Madame Bovary ** Directed by Sophie Barthes. Young Emma Bovary’s (Mia Wasikowska) passions overwhelm her solemn vows of marriage when the dashing Marquis d’Andervilliers (Logan Marshall-Green) captivates her heart, ultimately leading her down the path to ruin. An uninspired narrative and disengaged performances ultimately keep persuasive deep feeling and captivation at a far distance.
A Little Chaos ** Directed by Alan Rickman. When headstrong landscape designer Sabine De Barra (Kate Winslet) is chosen to work on the gardens of King Louis XIV’s (Rickman) opulent new palace at Versailles, she finds herself at odds with the project’s chief architect (Matthias Schoenaerts). This overwatered trifle is doomed to wilt and fade quickly from memory.
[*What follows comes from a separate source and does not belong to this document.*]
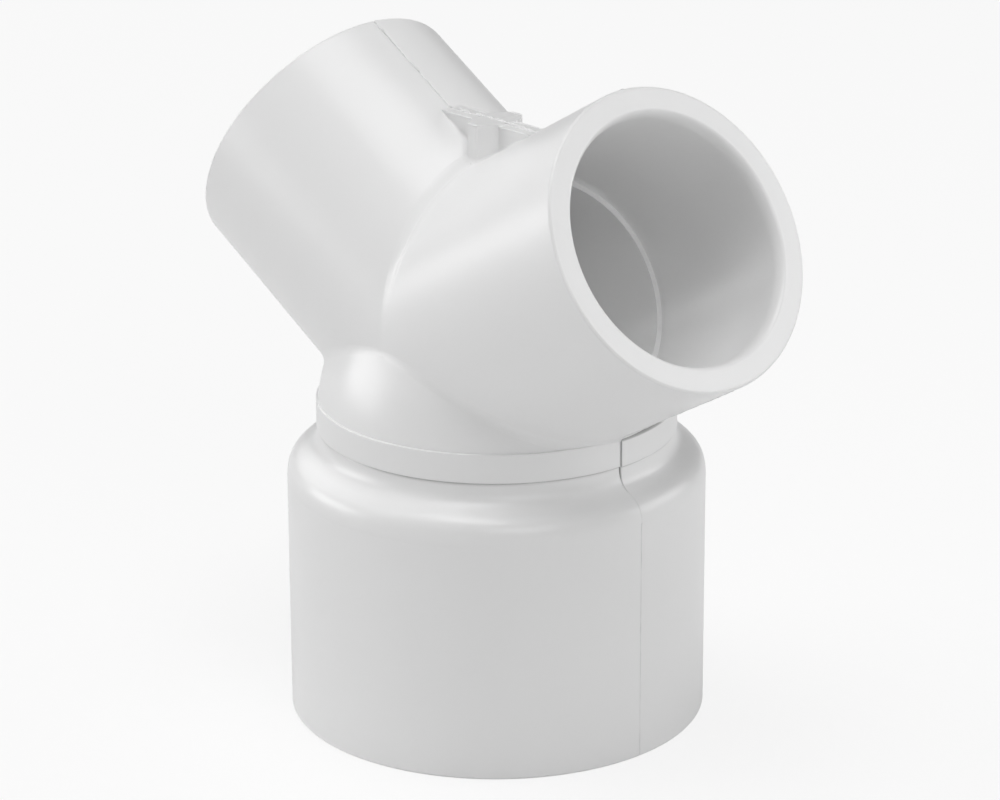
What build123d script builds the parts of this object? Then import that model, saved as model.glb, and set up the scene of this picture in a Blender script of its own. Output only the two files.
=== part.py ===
"""Moulded pipe wye: one large socket below, two smaller sockets branching from a domed body.

Millimetres, +Z up. The origin is the centre of the lower socket's mouth, on which the fitting stands.
The three pipe axes meet in one point and lie in the XZ plane, which is also the mould's parting plane.
"""
import os
from math import cos, hypot, radians, sin, tan

from build123d import *

# Lower socket for 48.3 mm pipe, with its lead-in and pipe stop
base_bore_radius = 24.16
base_socket_depth = 34.9
base_lead_in_width = 0.95
base_lead_in_depth = 1.5
base_wall = 4.45
base_stop_width = 3.76

# Shoulder that slopes in to the neck, and the ring round the neck
neck_wall = 3.75
neck_rise = 5.6
shoulder_height = 7.0
shoulder_round = 4.0
shoulder_slope = 25.0
ring_proud = 0.30
ring_height = 4.0

# Domed body between the ring and the branches
dome_sink = 2.8
dome_cover = 0.50
dome_blend = 2.0
passage_end_radius = 13.0

# Two branches for 33.4 mm pipe, with their lead-ins and pipe stops
branch_angle = 60.0
branch_rise = 12.4
branch_stop_distance = 15.1
branch_bore_radius = 16.71
branch_socket_depth = 25.3
branch_lead_in_width = 0.75
branch_lead_in_depth = 1.4
branch_wall = 3.79
branch_stop_width = 0.81
crotch_round = 4.0

# Stiffener in the crotch: a web in the parting plane, crossed by a tapered rib
web_thickness = 3.4
web_height = 5.1
web_foot_depth = 2.8
web_overlap = 2.0
rib_reach = 4.0
rib_root_width = 5.2
rib_end_width = 2.0
rib_rise = 0.2

# Broken outer edges of the mouths
rim_bevel = 0.45

# Radii that follow from the sizes above
base_outer_radius = base_bore_radius + base_wall
base_passage_radius = base_bore_radius - base_stop_width
neck_radius = base_passage_radius + neck_wall
ring_radius = neck_radius + ring_proud
branch_outer_radius = branch_bore_radius + branch_wall
branch_passage_radius = branch_bore_radius - branch_stop_width
dome_radius = max(neck_radius, hypot(branch_outer_radius + dome_cover, branch_rise))

# Heights and lengths that follow from them, from the mouth upwards
ring_bottom = base_socket_depth + neck_rise
ring_top = ring_bottom + ring_height
wall_top = ring_bottom - shoulder_height
round_end_radius = base_outer_radius - shoulder_round * (1 - sin(radians(shoulder_slope)))
round_end_height = wall_top + shoulder_round * cos(radians(shoulder_slope))
neck_foot = round_end_height + (round_end_radius - neck_radius) * tan(radians(shoulder_slope))
dome_centre_height = ring_top - dome_sink
branch_meeting_height = dome_centre_height + branch_rise
branch_length = branch_stop_distance + branch_socket_depth
slope = radians(branch_angle)
meeting = Vector(0, 0, branch_meeting_height)
crotch_height = branch_meeting_height + branch_outer_radius / sin(slope)
web_top = crotch_height + web_height
web_half_span = web_height * tan(slope)


def branch_direction(side):
    """Unit vector from the meeting point out of one branch's mouth; side is +1 or -1 along X."""
    return Vector(side * sin(slope), 0, cos(slope))


def branch_section(side):
    """Plane through one branch's axis: local X points to the branch's underside, local Y out of its mouth."""
    underside = (side * cos(slope), 0, -sin(slope))
    return Plane(origin=meeting, x_dir=underside, z_dir=(0, -side, 0))


def branch_end(side):
    """Plane across one branch at the meeting point, facing its mouth, with local X to the underside."""
    underside = (side * cos(slope), 0, -sin(slope))
    return Plane(origin=meeting, x_dir=underside, z_dir=branch_direction(side))


def in_plane_between_branches(edge):
    """True where an edge lies in the plane x = 0, above the meeting point."""
    box = edge.bounding_box()
    flat = max(abs(box.min.X), abs(box.max.X)) < 0.01
    return flat and box.max.Z > branch_meeting_height + branch_outer_radius / 2


# Upper body: the dome, with both branch tubes run into it
with BuildPart() as upper:
    with BuildSketch(Plane.XZ):
        with BuildLine():
            Polyline((0, ring_bottom), (dome_radius, ring_bottom), (dome_radius, dome_centre_height))
            RadiusArc(
                (dome_radius, dome_centre_height),
                (0, dome_centre_height + dome_radius),
                -dome_radius,
            )
            Line((0, dome_centre_height + dome_radius), (0, ring_bottom))
        make_face()
    revolve(axis=Axis.Z)
    for side in (1, -1):
        with BuildSketch(branch_end(side)):
            Circle(branch_outer_radius)
        extrude(amount=branch_length)
    # Soft valley where the two tubes meet
    valley = [edge for edge in upper.edges() if in_plane_between_branches(edge)]
    fillet(valley, radius=crotch_round)
    # Soft foot where each tube leaves the dome
    feet = [
        edge
        for edge in upper.edges()
        if edge.geom_type not in (GeomType.CIRCLE, GeomType.LINE) and abs(edge.center().X) > crotch_round
    ]
    fillet(feet, radius=dome_blend)

# Lower body: socket wall, shoulder, neck and ring
with BuildPart() as lower:
    with BuildSketch(Plane.XZ):
        with BuildLine():
            Polyline((0, 0), (base_outer_radius, 0), (base_outer_radius, wall_top))
            RadiusArc((base_outer_radius, wall_top), (round_end_radius, round_end_height), -shoulder_round)
            Polyline(
                (round_end_radius, round_end_height),
                (neck_radius, neck_foot),
                (neck_radius, ring_bottom),
                (ring_radius, ring_bottom),
                (ring_radius, ring_top),
                (0, ring_top),
                (0, 0),
            )
        make_face()
    revolve(axis=Axis.Z)

# Flow space: three sockets with their lead-ins, and the passages that join them
with BuildPart() as hollow:
    with BuildSketch(Plane.XZ):
        with BuildLine():
            Polyline(
                (0, 0),
                (base_bore_radius + base_lead_in_width, 0),
                (base_bore_radius, base_lead_in_depth),
                (base_bore_radius, base_socket_depth),
                (base_passage_radius, base_socket_depth),
                (base_passage_radius, dome_centre_height),
                (passage_end_radius, branch_meeting_height),
                (0, branch_meeting_height),
                close=True,
            )
        make_face()
    revolve(axis=Axis.Z)
    for side in (1, -1):
        with BuildSketch(branch_section(side)):
            with BuildLine():
                Polyline(
                    (0, 0),
                    (branch_passage_radius, 0),
                    (branch_passage_radius, branch_stop_distance),
                    (branch_bore_radius, branch_stop_distance),
                    (branch_bore_radius, branch_length - branch_lead_in_depth),
                    (branch_bore_radius + branch_lead_in_width, branch_length),
                    (0, branch_length),
                    close=True,
                )
            make_face()
        revolve(axis=Axis(meeting, branch_direction(side)))

# Web between the branches, in the parting plane, and the rib across it
with BuildPart() as stiffener:
    with BuildSketch(Plane.XZ):
        with BuildLine():
            Polyline(
                (0, crotch_height - web_foot_depth),
                (web_half_span + web_overlap, web_top),
                (-web_half_span - web_overlap, web_top),
                close=True,
            )
        make_face()
    extrude(amount=web_thickness / 2, both=True)
    # The rib is wide at the web and narrow at its ends
    with BuildSketch(Plane.XY.offset(crotch_height - web_foot_depth)):
        for side in (1, -1):
            with BuildLine():
                Polyline(
                    (-rib_root_width / 2, 0),
                    (-rib_root_width / 2, side * web_thickness / 2),
                    (-rib_end_width / 2, side * rib_reach),
                    (rib_end_width / 2, side * rib_reach),
                    (rib_root_width / 2, side * web_thickness / 2),
                    (rib_root_width / 2, 0),
                    close=True,
                )
            make_face()
    extrude(amount=web_foot_depth + web_height + rib_rise)

# The whole fitting is one moulding
with BuildPart() as wye_body:
    add(upper.part)
    add(lower.part)
    add(stiffener.part)
    # Broken outer edges of the three mouths
    rims = [
        edge
        for edge in wye_body.edges().filter_by(GeomType.CIRCLE)
        if abs(edge.radius - branch_outer_radius) < 0.001 or abs(edge.center().Z) < 0.001
    ]
    chamfer(rims, length=rim_bevel)
    add(hollow.part, mode=Mode.SUBTRACT)

wye_body.part.label = "wye_body"
os.makedirs("parts", exist_ok=True)
export_step(wye_body.part, "parts/wye_body.step")
print("volume cm3", round(wye_body.part.volume / 1000, 2), "solids", len(wye_body.part.solids()))
print("broken rims", len(rims), "box", wye_body.part.bounding_box())
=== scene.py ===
"""White moulded pipe wye on a pale floor, in soft studio light, seen from its front right.

The solid body comes from the frame. The pieces made here lie on it: the rolled edges of the three
mouths, the flowing shoulder with the ring above it in its two mould halves, the parting line's ridges,
and the small coves and beads of the stiffener between the branches.
Sizes are millimetres, and a mesh gets them in metres. Places in a material are metres.
"""
from math import cos, radians, sin, sqrt, tan

import bpy
import numpy as np
from mathutils import Matrix, Vector


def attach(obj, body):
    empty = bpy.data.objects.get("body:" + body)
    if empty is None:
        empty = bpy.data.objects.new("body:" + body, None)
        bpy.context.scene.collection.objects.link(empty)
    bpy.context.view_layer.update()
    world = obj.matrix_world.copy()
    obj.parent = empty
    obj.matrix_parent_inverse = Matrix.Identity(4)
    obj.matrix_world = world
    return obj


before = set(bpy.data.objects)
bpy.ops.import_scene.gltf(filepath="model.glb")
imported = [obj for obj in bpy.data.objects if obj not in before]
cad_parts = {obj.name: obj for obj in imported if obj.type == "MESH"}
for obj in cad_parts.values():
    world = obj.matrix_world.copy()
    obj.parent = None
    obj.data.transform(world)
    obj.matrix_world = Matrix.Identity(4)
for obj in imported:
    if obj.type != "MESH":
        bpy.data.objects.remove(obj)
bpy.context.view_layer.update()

MM = 0.001

# Camera: the photograph's angle, distance and lens
CAMERA_TARGET = Vector((-0.00006, 0.00074, 0.0433))
CAMERA_AZIMUTH = 47.97
CAMERA_ELEVATION = 19.45
CAMERA_ROLL = -0.24
CAMERA_DISTANCE = 0.5359
CAMERA_LENS = 141.66
SENSOR_WIDTH = 36.0

# Floor and backdrop
FLOOR_RADIUS = 3.0
FLOOR_CORNERS = 64
FLOOR_COLOUR = 0.87
FLOOR_ROUGHNESS = 0.9
FLOOR_SHOWN_WHITE = 0.80
BACKDROP_WHITE = 1.0

# Lamps: azimuth from the camera's, height above the floor (degrees), width, height (metres), power (watts)
LAMP_DISTANCE = 1.6
LAMPS = {
    "left_lamp": (-100.0, 11.5, 1.0, 0.6, 7.9),
    "left_high_lamp": (-80.0, 55.0, 1.2, 1.0, 2.4),
    "right_lamp": (100.0, 14.0, 1.2, 0.7, 7.2),
    "front_lamp": (15.0, 27.0, 0.9, 0.7, 4.9),
    "front_right_strip": (48.0, 36.0, 1.2, 0.3, 1.6),
    "top_lamp": (0.0, 82.0, 1.1, 1.1, 14.0),
    "back_lamp": (-140.0, 30.0, 1.2, 1.0, 5.0),
}
ROOM_LIGHT = 0.03

# Plastic: its colour in light and darker places at random, the shade painted into crevices, its gloss, and
# how it bends light
PLASTIC_LIGHT = 0.87
PLASTIC_DARK = 0.85
# Colour of the shade painted into grooves, seams and the feet of ridges
PAINTED_SHADE_COLOUR = 0.34
PLASTIC_ROUGHNESS = (0.29, 0.32)
PLASTIC_IOR = 1.53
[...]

True Story ** Directed by Rupert Goold. Follows the complex relationship between accused murderer Christian Longo (James Franco) and disgraced New York Times reporter Michael Finkel (Jonah Hill), whose identity Longo had usurped until he was captured by the FBI. Unfortunately this Story never finds its footing as either a creepy morality play or a performance-driven two-hander.
Ride ** Directed by Helen Hunt. A mother (Hunt) travels cross-country to California to be with her son after he decides to drop out of school and become a surfer. By turns deft and clumsy, inspired and insipid, this is a deeply sincere mess of a comedy.
Every Secret Thing ** Directed by Amy Berg. Convicted of killing an infant when they were 11-year-old girls, Alice (Danielle Macdonald) and Ronnie (Dakota Fanning) — now 18 and just out of jail — find themselves suspects again when a 3-year-old goes missing. This is a small, well-crafted film with a few chilling moments and some fine performances, but it’s a muddled, pedestrian crime thriller.
Barely Lethal *½ Directed by Kyle Newman. A professional teen assassin (Hailee Steinfeld) pines for a more normal existence, so she fakes her own death and enrolls in high school. The premise, that high school is more perilous than a life of espionage, is witty and full of potential. But Newman makes that case by staging his car chases and fight scenes with as much sense of drama as eighth-period trig.
The Divergent Series: Insurgent *½ Directed by Robert Schwentke. Beatrice Prior (Shailene Woodley) must confront her inner demons and continue her fight against a powerful alliance which threatens to tear her society apart. Tighter, tougher and every bit as witless as its predecessor, the second segment in the cycle arrives with a yawn and ends with a bang.
Child 44 *½ Directed by Daniel Espinosa. A disgraced member of the military police (Tom Hardy) investigates a series of nasty child murders during the Stalin-era Soviet Union. Gloomy, dishwater gray, and often framed through dusty glass, this film wastes no time announcing itself as a capital-S Serious movie that doesn’t have a clue what it’s supposed to be about. Stalinist paranoia, marital anxiety, and a serial killer figure in the murky plot, done no favors by Espinosa’s inert direction.
Burying the Ex *½ Directed by Joe Dante. A guy’s (Anton Yelchin) regrets over moving in with his girlfriend (Ashley Greene) are compounded when she dies and comes back as a zombie. There aren’t any scares to speak of, though there is some gore. The cast is game to try anything, but there’s just not much here for them to work with. Like most zombies, this is an idea that should have stayed dead.
Phantom Halo *½ Directed by Antonia Bogdanovich. Forced to support their drunken dad (Sebastian Roché), Emerson brothers Samuel (Thomas Brodie-Sangster) and Beckett (Luke Kleintank) resort to thievery, with Samuel diverting the public as Beckett picks their pockets. Messy and confused, the film is a mishmash of tropes from Shakespeare, heist movies, family melodrama, and romance novels hastily thrown together.
Inner Demons *½ Directed by Seth Grossman. When straight-A student Carson Morris (Lara Vosburgh) veers into a life of drugs and self-destruction, her parents turn to a reality show for an intervention. The film makes one damning if unoriginal observation — the "reality" presented on reality TV is manufactured — and then does nothing to expand on it.
Blackbird * Directed by Patrik-Ian Polk. A young singer (Julian Walker) struggles with his sexuality and the treatment of others while coming of age in a small Southern Baptist community. The film is, like its main character, too naïve to understand or, at least, to deploy the reparative powers of camp.
Do You Believe? ½* Directed by Jon Gunn. When a pastor is shaken by the visible faith of a street-corner preacher, he is reminded that true belief always requires action. A deranged melodrama where any sense of soapy, campy fun is undercut by the preachy, self-serious tone.
Any Day ½* Directed by Rustam Branaman. A recovering alcoholic, former boxer and convicted murderer (Sean Bean) is desperately trying to put his past behind him, when he finds redemption in a relationship with his adoring nephew and a romantic entanglement with a beautiful mortgage broker (Eva Longoria). To say this is a bad movie doesn’t go far enough, because it’s not just bad. It’s frustrating, it’s a slap in the face of filmmakers still struggling to get a project greenlit, and it makes me wonder how so many recognizable actors came to be involved in such drivel.